Volume 15 Supplement 1
Using structured reporting templates in staging pancreatic malignancies
© Francis et al. 2015
Published: 2 October 2015
Our clinical colleagues prefer structured or template reporting over conventional reports. The most commonly used type of conventional or free style reporting, tends to either “bury” the pertinent information needed for patient management in lengthy reports including unimportant incidental findings or fail to mention critical aspects of the findings that are crucial to the treatment and management of the current clinical problem. Structured or template reports on the other hand offer, the opportunity through the use of specific entry fields, to organize relevant information in an easily readable format and ensure completeness of the required information that is essential for patient management. For these reports to be practically helpful to the referring and treating physicians, they should be 1) concise, 2) use standardized terms and 3) easy to understand.

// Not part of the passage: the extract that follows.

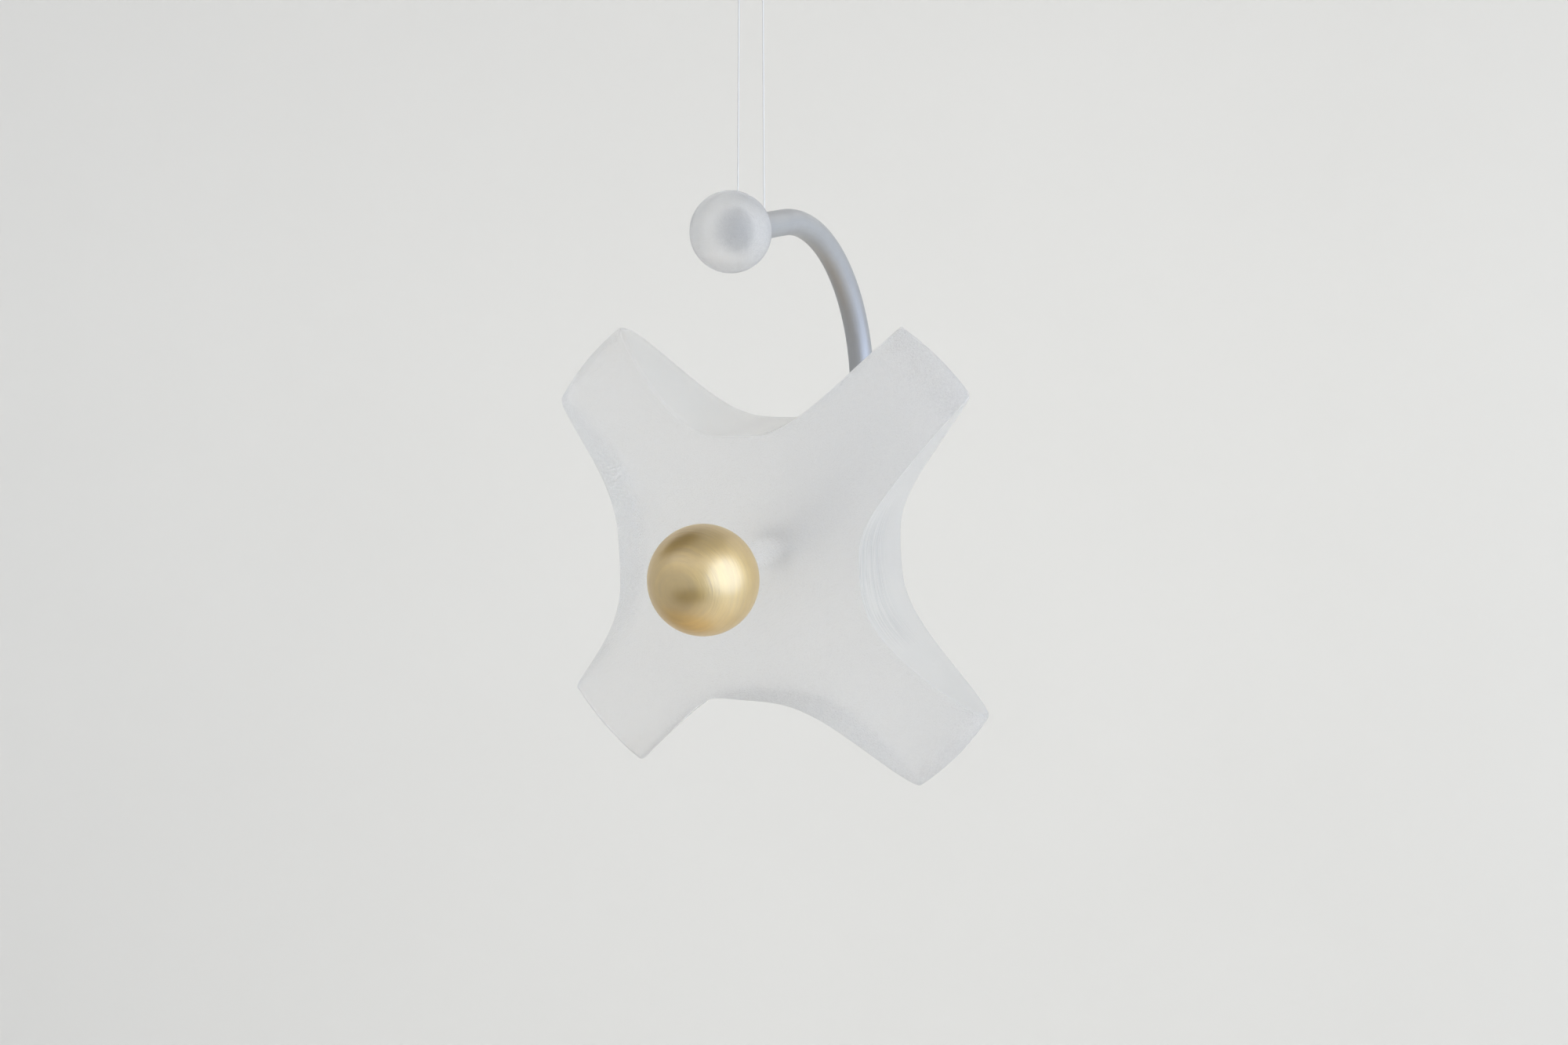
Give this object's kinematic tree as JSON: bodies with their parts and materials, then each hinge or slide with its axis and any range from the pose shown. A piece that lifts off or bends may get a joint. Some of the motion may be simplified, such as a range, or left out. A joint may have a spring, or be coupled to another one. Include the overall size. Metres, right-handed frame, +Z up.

Several radiology societies and societies and organizations in other medical disciplines have started to provide examples of such templates to their members for use in clinical practice for ex. on their websites etc. (Radiological Society of North America, Society of Abdominal Radiology etc.). Usually the structured templates use standardized terms and avoid the use of ambiguous, vague and imprecise wording.
To take these reporting templates to the next level of being useful to the intended customer i.e. the referring medical specialist, it is essential that these reporting templates be developed in conjunction with physicians from the various disciplines that are involved in the care and management of the appropriate patient populations. This will ensure the use of mutually agreed upon terminology between the radiologist and the referring clinicians, eliminating any potential source of confusion.
For these reasons, we decided to formulate a working template for pancreatic adenocarcinoma, through a national effort. Working with the Society of Abdominal Radiology and the American Pancreatic Association, we put forth a consensus statement in 2014 which has been published simultaneously in two major journals: the American Journal of Gastroenterology and Radiology.
This workshop will illustrate the working template that we and others have developed with and are utilizing in patients with pancreatic adenocarcinoma using examples. We and others will be starting to work on developing a similar working reporting template with SAR as well gastroenterologists and surgeons for cystic pancreatic lesions later this year. Templates developed at other institutions will be shown and illustrated with examples.